सर्वस्य चाहं हृदि सन्निविष्टो मत्तः स्मृतिर्ज्ञानमपोहनं च ।
वेदैश्च सर्वैरहमेव वेद्यो वेदान्तकृद्वेदविदेव चाहम् ॥

I am seated in the heart of all. From me alone come memory, knowledge, and the reasoning that clears away doubt. All the Vedas, in the end, are meant for knowing me. I am the source of Vedanta, and the knower of the Vedas too. (Gita 15.15)

The perishable, the imperishable, and the highest person

At the close Krishna opens the distinction that gives this chapter its name. In this world, he says, there are two kinds of person.

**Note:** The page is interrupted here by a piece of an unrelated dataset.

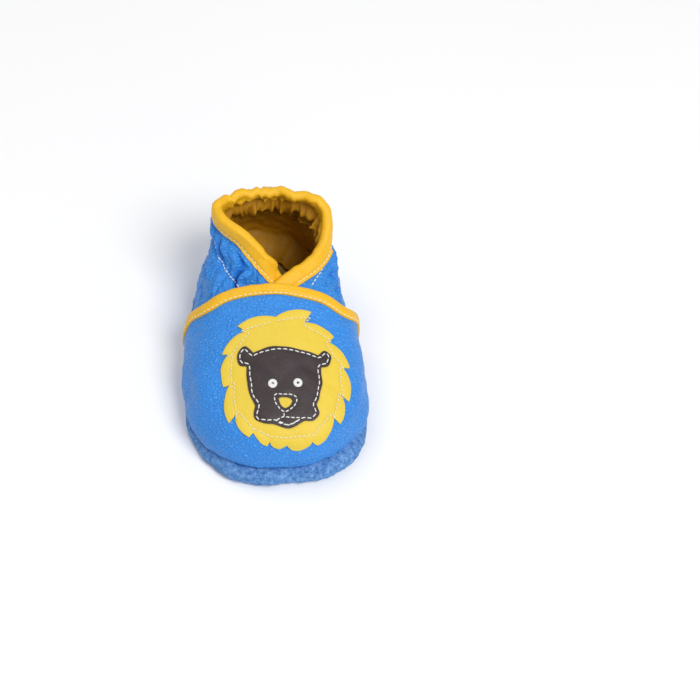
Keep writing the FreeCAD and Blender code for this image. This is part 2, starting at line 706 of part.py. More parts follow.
def stitches(name, rows):
    """Rods along rows of points, one at every pitch."""
    rods = []
    for row in rows:
        reach = [0.0]
        for a, b in zip(row, row[1:]):
            reach.append(reach[-1] + a.distanceToPoint(b))

        def point(goal):
            i = min(max(k for k in range(len(reach)) if reach[k] <= goal + 1e-9), len(row) - 2)
            return row[i] + (row[i + 1] - row[i]) * ((goal - reach[i]) / (reach[i + 1] - reach[i]))

        number = max(1, round(reach[-1] / PITCH))
        pitch = reach[-1] / number
        length = STITCH * min(1.0, pitch / PITCH)
        for i in range(number):
            start, end = point(pitch * (i + 0.5) - length / 2), point(pitch * (i + 0.5) + length / 2)
            rods.append(Part.makeCylinder(THREAD / 2, length, start, end - start))
    made = doc.addObject("Part::Feature", name + "_rods")
    made.Shape = Part.Compound(rods)
    return part(made, name)


BEHIND_VAMP = size("vamp_edge") + 2.5   # stitches in front of this would lie under the vamp
SEAM_INSET = 1.3                        # from the free edge of a tape to its stitches
start = solve(lambda a: body(a, elastic_line(a)).y - BEHIND_VAMP, -0.6, 0.6)
ankle = [(angle, elastic_line(angle)) for angle in between(start, HEEL_END, 60)]
stitches("ankle_stitching", [[at(p, LIFT) for p in ankle + mirrored(ankle)[-2::-1]]])
collar_seam = [walk(place, way, WIDTH - SEAM_INSET) for place, way in zip(*COLLAR_RUN)]
stitches("collar_binding_stitching",
         [[at(p, TAPE_OUT + LIFT) for p in collar_seam if body(*p).y > BEHIND_VAMP]])
arch_seam = [walk(place, way, VAMP_WIDTH - SEAM_INSET) for place, way in zip(*ARCH_RUN)]
stitches("vamp_binding_stitching", [[at(p, VAMP_TAPE_OUT + LIFT) for p in arch_seam[1:-1]]])


def inset_run(run, distance):
    """A closed run of pairs moved in towards its own inside."""
    moved = []
    count = len(run)
    area = sum(a[0] * b[1] - a[1] * b[0] for a, b in zip(run, run[1:] + run[:1]))
    for i in range(count):
        a, b = run[i - 1], run[(i + 1) % count]
        dx, dy = b[0] - a[0], b[1] - a[1]
        scale = math.copysign(distance, area) / math.hypot(dx, dy)
        moved.append((run[i][0] - dy * scale, run[i][1] + dx * scale))
    return moved


def on_leather(run, offset):
    """Points over the leather along a run of pairs, close together."""
    points = []
    for a, b in zip(run, run[1:]):
        pieces = max(1, math.ceil(math.hypot(b[0] - a[0], b[1] - a[1]) / 1.5))
        points += [(blend(a[0], b[0], k / pieces), blend(a[1], b[1], k / pieces)) for k in range(pieces)]
    return [at(on_patch(pair), offset + LIFT) for pair in points + [run[-1]]]


def towards_middle(pair, distance):
    """A pair moved towards the middle of the patch."""
    reach = math.hypot(*pair)
    return pair[0] * (1 - distance / reach), pair[1] * (1 - distance / reach)


mane_run = [towards_middle(MANE_DIP, 1.9)]
for tip, notch in MANE_LEFT:
    mane_run += [towards_middle(tip, 3.0), towards_middle(notch, 1.7)]
for tip, notch in MANE_RIGHT[::-1]:
    mane_run += [towards_middle(notch, 1.7), towards_middle(tip, 3.0)]
stitches("mane_stitching", [on_leather(mane_run + mane_run[:1], MANE_OUT)])
face_run = []
for run in FACE:
    dense = smooth(run).discretize(Number=8)
    face_run += [((p - PATCH).dot(U) / SCALE, (p - PATCH).dot(V) / SCALE) for p in dense[:-1]]
face_run = inset_run(face_run, 1.2)
stitches("face_stitching", [on_leather(face_run + face_run[:1], FACE_OUT)])
stitches("muzzle_stitching", [on_leather(run, FACE_OUT) for run in (NOSE_LOOP, *MOUTH, *LIP)])

# --------------------------------------------------------------------------------------------------
# Check and write
# --------------------------------------------------------------------------------------------------
doc.recompute()
for thing in doc.Objects:
    assert not {"Invalid", "Error"} & set(thing.State), f"{thing.Name}: {thing.State}"
for made in PARTS:
    assert not made.Shape.isNull() and made.Shape.isValid(), f"{made.Label} has no sound shape"
    made.Shape.exportStep(f"parts/{made.Label}.step")
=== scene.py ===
"""Soft-soled baby bootie: the visual model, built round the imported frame.

Sizes are in millimetres on the bootie's own surface and become metres when a mesh is made.  A place on
that surface is (side, turn, height): side is +1 for the wearer's left and -1 for the right, and turn is
the angle from the middle of the toe, 0, round to the middle of the heel, pi.
"""
import logging
import math
from dataclasses import dataclass, field
from enum import Enum
from typing import Callable

import bpy
import numpy as np
from mathutils import Matrix, Vector
from mathutils.geometry import delaunay_2d_cdt

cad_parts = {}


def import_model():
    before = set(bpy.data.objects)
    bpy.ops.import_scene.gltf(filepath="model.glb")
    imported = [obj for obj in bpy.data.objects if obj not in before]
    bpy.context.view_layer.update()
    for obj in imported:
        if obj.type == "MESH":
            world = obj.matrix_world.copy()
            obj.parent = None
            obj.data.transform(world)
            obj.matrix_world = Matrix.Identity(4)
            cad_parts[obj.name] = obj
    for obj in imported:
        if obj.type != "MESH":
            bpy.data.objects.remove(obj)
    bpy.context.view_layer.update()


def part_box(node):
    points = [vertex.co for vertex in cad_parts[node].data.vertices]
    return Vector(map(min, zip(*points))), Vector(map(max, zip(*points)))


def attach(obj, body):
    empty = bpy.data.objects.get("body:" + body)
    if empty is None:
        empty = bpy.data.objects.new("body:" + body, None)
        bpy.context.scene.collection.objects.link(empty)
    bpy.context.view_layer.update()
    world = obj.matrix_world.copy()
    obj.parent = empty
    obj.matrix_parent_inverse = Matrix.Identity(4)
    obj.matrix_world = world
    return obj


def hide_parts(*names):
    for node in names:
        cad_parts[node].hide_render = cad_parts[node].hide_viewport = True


Array = np.ndarray
MM = 0.001
LOG = logging.getLogger("bootie")


# --------------------------------------------------------------------------------------------------
# Numbers and curves
# --------------------------------------------------------------------------------------------------
def ease(value: Array, low: float, high: float) -> Array:
    """Smooth step from 0 at low to 1 at high.

    Args:
        value: where to read the step.
        low: start of the step.
        high: end of the step, below low for a falling step.

    Returns:
        The step's values.
    """
    share = np.clip((np.asarray(value, float) - low) / (high - low), 0.0, 1.0)
    return share * share * (3 - 2 * share)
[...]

The first is the kshara, the perishable: the body of every living being, all of matter, everything that keeps changing and dissolving, every name and form. The second is the akshara, the imperishable: the self that dwells inside every body and never alters, that same eternal portion he spoke of before. Beyond both of these stands a third, higher than either, the supreme person, whom people call the supreme self. He has entered all three worlds and holds them up, and he does not perish even when the worlds themselves dissolve.

Because I stand beyond the perishing kshara, Krishna says, and higher even than the undying akshara, the world and the Vedas both know me by the name Purushottama, the highest person. Whoever recognizes me in this form, with a mind cleared of every confusion, has as good as known everything worth knowing, and turns to me with his whole being: his love, his thought, his senses, his work, all of it given over to me.

Then Krishna seals it. This is the most secret teaching I have given you, he tells Arjuna. Take it in to the core, and a person becomes truly wise, and everything a life was meant to accomplish stands accomplished.

Say this chapter in a single breath and it comes to this: the world is an upside-down tree whose true root is above, in that supreme truth, and we are all small portions of that same supreme. Recognize the root, and the tree grows light on its own.